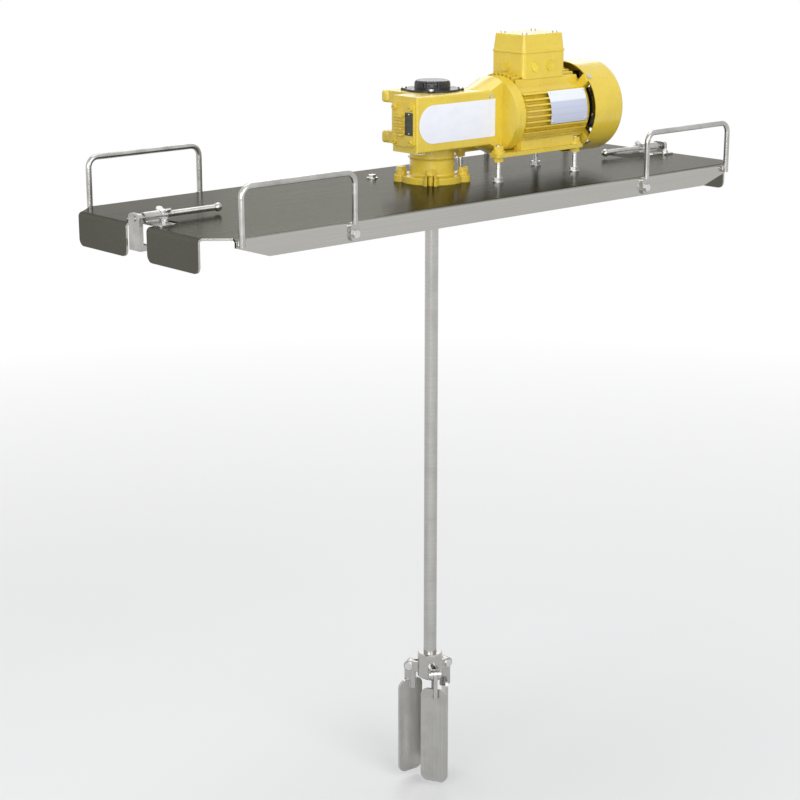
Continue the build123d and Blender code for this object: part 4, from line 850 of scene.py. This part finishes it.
def seen_directly(tree):
    """1 for camera, glossy and transmission rays."""
    ray = add(tree, "ShaderNodeLightPath")
    either = arithmetic(tree, "MAXIMUM", ray.outputs["Is Camera Ray"], ray.outputs["Is Glossy Ray"])
    return arithmetic(tree, "MAXIMUM", either, ray.outputs["Is Transmission Ray"])


class AGITATOR_OT_stage(bpy.types.Operator):
    """Floor, surround, lamps and camera"""
    bl_idname = "agitator.stage"
    bl_label = "Stage"

    def execute(self, context):
        scene, stage = context.scene, context.scene.agitator_stage
        scene.view_settings.view_transform = "Standard"
        self.lay_floor(stage)
        self.light_surround(scene, stage)
        for name, place, aim, size, watts in LAMPS:
            lamp(name, place, aim, size, watts)
        camera = bpy.data.objects.new("camera", bpy.data.cameras.new("camera"))
        camera.data.lens = stage.camera_lens
        camera.location = stage.camera_place
        aim = Vector(stage.camera_aim) - Vector(stage.camera_place)
        camera.rotation_euler = aim.to_track_quat("-Z", "Y").to_euler()
        scene.collection.objects.link(camera)
        scene.camera = camera
        return {"FINISHED"}

    def lay_floor(self, stage):
        """Flat disc under the blades: pale near the object and white where only the camera sees it."""
        columns = 96
        t = np.linspace(0, TAU, columns, endpoint=False)
        r = np.array([0.02, 0.5, 1.2, 2.5, 5.0, stage.floor_radius])[::-1]
        level = cad_low.z - stage.floor_gap
        grid = np.stack([r[:, None] * np.cos(t), r[:, None] * np.sin(t),
                         np.full((len(r), columns), level)], -1)
        points, faces = patch(grid)
        mesh = bpy.data.meshes.new("floor")
        inner = (len(r) - 1) * columns
        middle = [[inner + i, inner + (i + 1) % columns, len(points)] for i in range(columns)]
        mesh.from_pydata(np.vstack([points, [[0.0, 0.0, level]]]).tolist(), [], faces + middle)
        material, tree, shader = begin("floor_pale", stage.floor, 0.75)
        place = add(tree, "ShaderNodeTexCoord")
        reach = add(tree, "ShaderNodeVectorMath", {"operation": "LENGTH"})
        tree.links.new(place.outputs["Object"], reach.inputs[0])
        fade_start, fade_end, least_white = 1.3, 3.2, 0.12
        far = ranged(tree, reach.outputs["Value"], fade_start, fade_end, least_white, 1.0)
        white = add(tree, "ShaderNodeEmission", Color=(1.0, 1.0, 1.0, 1.0), Strength=1.0)
        mix = add(tree, "ShaderNodeMixShader")
        tree.links.new(arithmetic(tree, "MULTIPLY", far, seen_directly(tree)), mix.inputs[0])
        tree.links.new(shader.outputs[0], mix.inputs[1])
        tree.links.new(white.outputs[0], mix.inputs[2])
        tree.links.new(mix.outputs[0], tree.nodes["Material Output"].inputs["Surface"])
        mesh.materials.append(material)
        shown = bpy.data.objects.new("floor", mesh)
        bpy.context.scene.collection.objects.link(shown)

    def light_surround(self, scene, stage):
        """Even light from all round, which the camera and reflections see as white."""
        world = bpy.data.worlds.new("surround")
        scene.world = world
        world.use_nodes = True
        tree = world.node_tree
        even = tree.nodes["Background"]
        even.inputs["Color"].default_value = (0.97, 0.98, 1.0, 1.0)
        even.inputs["Strength"].default_value = stage.sky
        white = add(tree, "ShaderNodeBackground", Color=(1.0, 1.0, 1.0, 1.0), Strength=1.0)
        mix = add(tree, "ShaderNodeMixShader")
        tree.links.new(seen_directly(tree), mix.inputs[0])
        tree.links.new(even.outputs[0], mix.inputs[1])
        tree.links.new(white.outputs[0], mix.inputs[2])
        tree.links.new(mix.outputs[0], tree.nodes["World Output"].inputs["Surface"])


# ---------------------------------------------------------------- panel and registration
FINISHES = (AGITATOR_OT_paint, AGITATOR_OT_sheet, AGITATOR_OT_bars, AGITATOR_OT_fasteners,
            AGITATOR_OT_mouldings, AGITATOR_OT_plates, AGITATOR_OT_inner_parts)
DETAILS = (AGITATOR_OT_stud_threads, AGITATOR_OT_rod_threads, AGITATOR_OT_handle_welds,
           AGITATOR_OT_guide_welds, AGITATOR_OT_blade_welds, AGITATOR_OT_cast_fillets,
           AGITATOR_OT_cover_rim, AGITATOR_OT_rivets)
SETTINGS = (("agitator_finish", AgitatorFinishSettings), ("agitator_detail", AgitatorDetailSettings),
            ("agitator_stage", AgitatorStageSettings))


class AGITATOR_PT_panel(bpy.types.Panel):
    """Lists the dressing's operators and settings"""
    bl_idname = "AGITATOR_PT_panel"
    bl_label = "Tank Agitator"
    bl_space_type = "VIEW_3D"
    bl_region_type = "UI"
    bl_category = "Agitator"

    def draw(self, context):
        for title, operators, settings in (("Finishes", FINISHES, context.scene.agitator_finish),
                                           ("Details", DETAILS, context.scene.agitator_detail),
                                           ("Stage", (AGITATOR_OT_stage,), context.scene.agitator_stage)):
            box = self.layout.box()
            box.label(text=title)
            for name in settings.__annotations__:
                box.prop(settings, name)
            for operator in operators:
                box.operator(operator.bl_idname)


CLASSES = (*(group for _, group in SETTINGS), *FINISHES, *DETAILS, AGITATOR_OT_stage, AGITATOR_PT_panel)


def register():
    """Registers the classes and hangs the settings on the scene."""
    for cls in CLASSES:
        bpy.utils.register_class(cls)
    for name, group in SETTINGS:
        setattr(bpy.types.Scene, name, bpy.props.PointerProperty(type=group))


def unregister():
    """Takes the settings and the classes away again."""
    for name, _ in SETTINGS:
        delattr(bpy.types.Scene, name)
    for cls in reversed(CLASSES):
        bpy.utils.unregister_class(cls)


def main():
    """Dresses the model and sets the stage."""
    register()
    for operator in (*FINISHES, *DETAILS, AGITATOR_OT_stage):
        group, name = operator.bl_idname.split(".")
        getattr(getattr(bpy.ops, group), name)()


if __name__ == "__main__":
    main()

==================================================

__EXERCISE OBJECTIVE__. Write out the data again, exactly and in full.

__EXERCISE OUTPUT__.
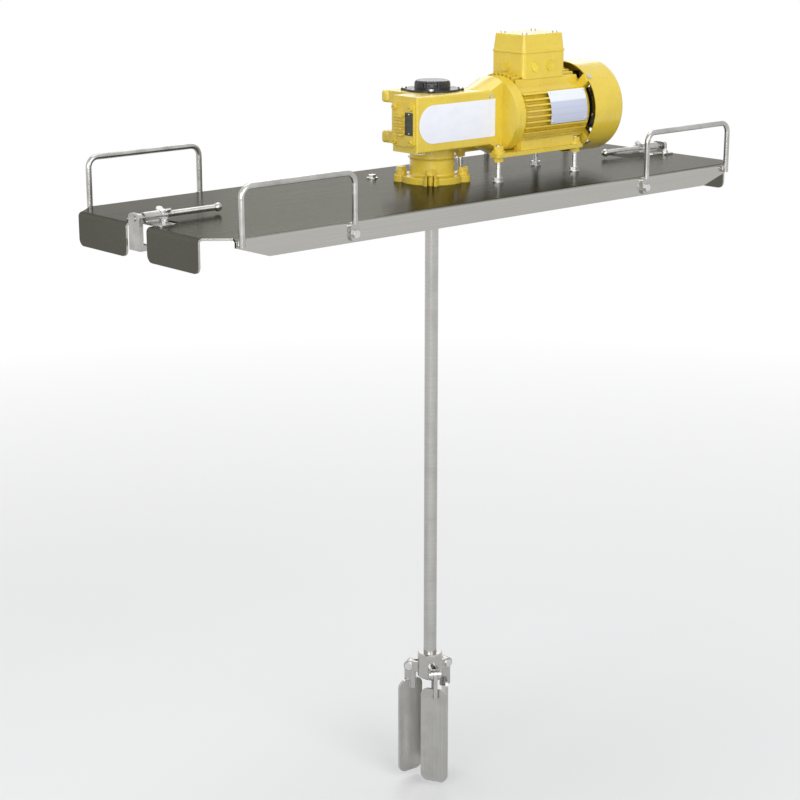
Continue the build123d and Blender code for this object: part 4, from line 850 of scene.py. This part finishes it.
def seen_directly(tree):
    """1 for camera, glossy and transmission rays."""
    ray = add(tree, "ShaderNodeLightPath")
    either = arithmetic(tree, "MAXIMUM", ray.outputs["Is Camera Ray"], ray.outputs["Is Glossy Ray"])
    return arithmetic(tree, "MAXIMUM", either, ray.outputs["Is Transmission Ray"])


class AGITATOR_OT_stage(bpy.types.Operator):
    """Floor, surround, lamps and camera"""
    bl_idname = "agitator.stage"
    bl_label = "Stage"

    def execute(self, context):
        scene, stage = context.scene, context.scene.agitator_stage
        scene.view_settings.view_transform = "Standard"
        self.lay_floor(stage)
        self.light_surround(scene, stage)
        for name, place, aim, size, watts in LAMPS:
            lamp(name, place, aim, size, watts)
        camera = bpy.data.objects.new("camera", bpy.data.cameras.new("camera"))
        camera.data.lens = stage.camera_lens
        camera.location = stage.camera_place
        aim = Vector(stage.camera_aim) - Vector(stage.camera_place)
        camera.rotation_euler = aim.to_track_quat("-Z", "Y").to_euler()
        scene.collection.objects.link(camera)
        scene.camera = camera
        return {"FINISHED"}

    def lay_floor(self, stage):
        """Flat disc under the blades: pale near the object and white where only the camera sees it."""
        columns = 96
        t = np.linspace(0, TAU, columns, endpoint=False)
        r = np.array([0.02, 0.5, 1.2, 2.5, 5.0, stage.floor_radius])[::-1]
        level = cad_low.z - stage.floor_gap
        grid = np.stack([r[:, None] * np.cos(t), r[:, None] * np.sin(t),
                         np.full((len(r), columns), level)], -1)
        points, faces = patch(grid)
        mesh = bpy.data.meshes.new("floor")
        inner = (len(r) - 1) * columns
        middle = [[inner + i, inner + (i + 1) % columns, len(points)] for i in range(columns)]
        mesh.from_pydata(np.vstack([points, [[0.0, 0.0, level]]]).tolist(), [], faces + middle)
        material, tree, shader = begin("floor_pale", stage.floor, 0.75)
        place = add(tree, "ShaderNodeTexCoord")
        reach = add(tree, "ShaderNodeVectorMath", {"operation": "LENGTH"})
        tree.links.new(place.outputs["Object"], reach.inputs[0])
        fade_start, fade_end, least_white = 1.3, 3.2, 0.12
        far = ranged(tree, reach.outputs["Value"], fade_start, fade_end, least_white, 1.0)
        white = add(tree, "ShaderNodeEmission", Color=(1.0, 1.0, 1.0, 1.0), Strength=1.0)
        mix = add(tree, "ShaderNodeMixShader")
        tree.links.new(arithmetic(tree, "MULTIPLY", far, seen_directly(tree)), mix.inputs[0])
        tree.links.new(shader.outputs[0], mix.inputs[1])
        tree.links.new(white.outputs[0], mix.inputs[2])
        tree.links.new(mix.outputs[0], tree.nodes["Material Output"].inputs["Surface"])
        mesh.materials.append(material)
        shown = bpy.data.objects.new("floor", mesh)
        bpy.context.scene.collection.objects.link(shown)

    def light_surround(self, scene, stage):
        """Even light from all round, which the camera and reflections see as white."""
        world = bpy.data.worlds.new("surround")
        scene.world = world
        world.use_nodes = True
        tree = world.node_tree
        even = tree.nodes["Background"]
        even.inputs["Color"].default_value = (0.97, 0.98, 1.0, 1.0)
        even.inputs["Strength"].default_value = stage.sky
        white = add(tree, "ShaderNodeBackground", Color=(1.0, 1.0, 1.0, 1.0), Strength=1.0)
        mix = add(tree, "ShaderNodeMixShader")
        tree.links.new(seen_directly(tree), mix.inputs[0])
        tree.links.new(even.outputs[0], mix.inputs[1])
        tree.links.new(white.outputs[0], mix.inputs[2])
        tree.links.new(mix.outputs[0], tree.nodes["World Output"].inputs["Surface"])


# ---------------------------------------------------------------- panel and registration
FINISHES = (AGITATOR_OT_paint, AGITATOR_OT_sheet, AGITATOR_OT_bars, AGITATOR_OT_fasteners,
            AGITATOR_OT_mouldings, AGITATOR_OT_plates, AGITATOR_OT_inner_parts)
DETAILS = (AGITATOR_OT_stud_threads, AGITATOR_OT_rod_threads, AGITATOR_OT_handle_welds,
           AGITATOR_OT_guide_welds, AGITATOR_OT_blade_welds, AGITATOR_OT_cast_fillets,
           AGITATOR_OT_cover_rim, AGITATOR_OT_rivets)
SETTINGS = (("agitator_finish", AgitatorFinishSettings), ("agitator_detail", AgitatorDetailSettings),
            ("agitator_stage", AgitatorStageSettings))


class AGITATOR_PT_panel(bpy.types.Panel):
    """Lists the dressing's operators and settings"""
    bl_idname = "AGITATOR_PT_panel"
    bl_label = "Tank Agitator"
    bl_space_type = "VIEW_3D"
    bl_region_type = "UI"
    bl_category = "Agitator"

    def draw(self, context):
        for title, operators, settings in (("Finishes", FINISHES, context.scene.agitator_finish),
                                           ("Details", DETAILS, context.scene.agitator_detail),
                                           ("Stage", (AGITATOR_OT_stage,), context.scene.agitator_stage)):
            box = self.layout.box()
            box.label(text=title)
            for name in settings.__annotations__:
                box.prop(settings, name)
            for operator in operators:
                box.operator(operator.bl_idname)


CLASSES = (*(group for _, group in SETTINGS), *FINISHES, *DETAILS, AGITATOR_OT_stage, AGITATOR_PT_panel)


def register():
    """Registers the classes and hangs the settings on the scene."""
    for cls in CLASSES:
        bpy.utils.register_class(cls)
    for name, group in SETTINGS:
        setattr(bpy.types.Scene, name, bpy.props.PointerProperty(type=group))


def unregister():
    """Takes the settings and the classes away again."""
    for name, _ in SETTINGS:
        delattr(bpy.types.Scene, name)
    for cls in reversed(CLASSES):
        bpy.utils.unregister_class(cls)


def main():
    """Dresses the model and sets the stage."""
    register()
    for operator in (*FINISHES, *DETAILS, AGITATOR_OT_stage):
        group, name = operator.bl_idname.split(".")
        getattr(getattr(bpy.ops, group), name)()


if __name__ == "__main__":
    main()